Selon l’Organisation Mondiale de la Santé (OMS) une personne handicapée est“ toute personne dont l’intégrité physique ou mentale est passagèrement ou définitivement diminuée, soit congénitalement, soit sous l’effet de l’âge ou d’un accident, en sorte que son autonomie, son aptitude à fréquenter l’école ou à occuper un emploi s’en trouvent compromises”. Les personnes handicapées représentent 15% de la population mondiale dont 80% dans vivent dans les pays en développement souligne le rapport mondial sur le handicap 2018. Ils sont plus d’un milliard dont 20% d’entre elles vivent avec de grandes difficultés fonctionnelles au quotidien.

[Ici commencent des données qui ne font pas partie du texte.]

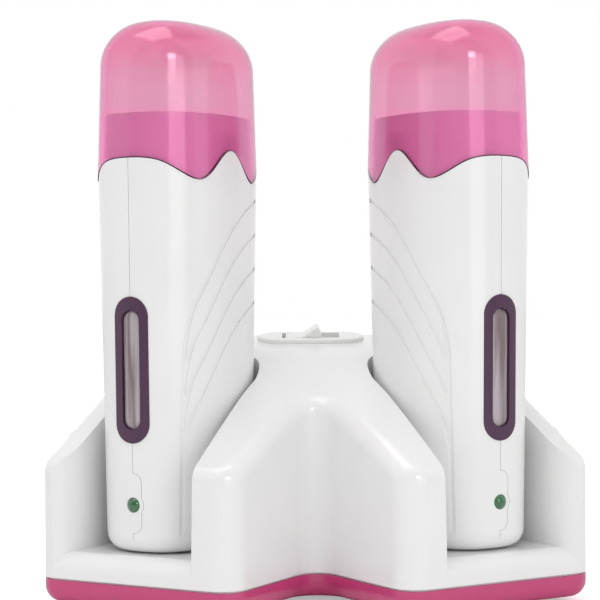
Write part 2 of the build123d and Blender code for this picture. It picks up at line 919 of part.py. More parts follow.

Au Niger, les résultats du Recensement Général de la Population et de l’Habitat (RGP/H de 2012) chiffrent l’effectif des personnes handicapées à 715.476 personnes, soit 4,2% de la population générale. Plus de 60% d’entre elles ont moins de 20 ans. Les moins de 30 ans représentent près de 75%. Ce qui dénote de la jeunesse des personnes affectées par un handicap dans notre pays. Les personnes handicapées ont dans l’ensemble un accès limité à l’eau et à l’électricité en relation avec leurs conditions de vie, particulièrement en milieu rural.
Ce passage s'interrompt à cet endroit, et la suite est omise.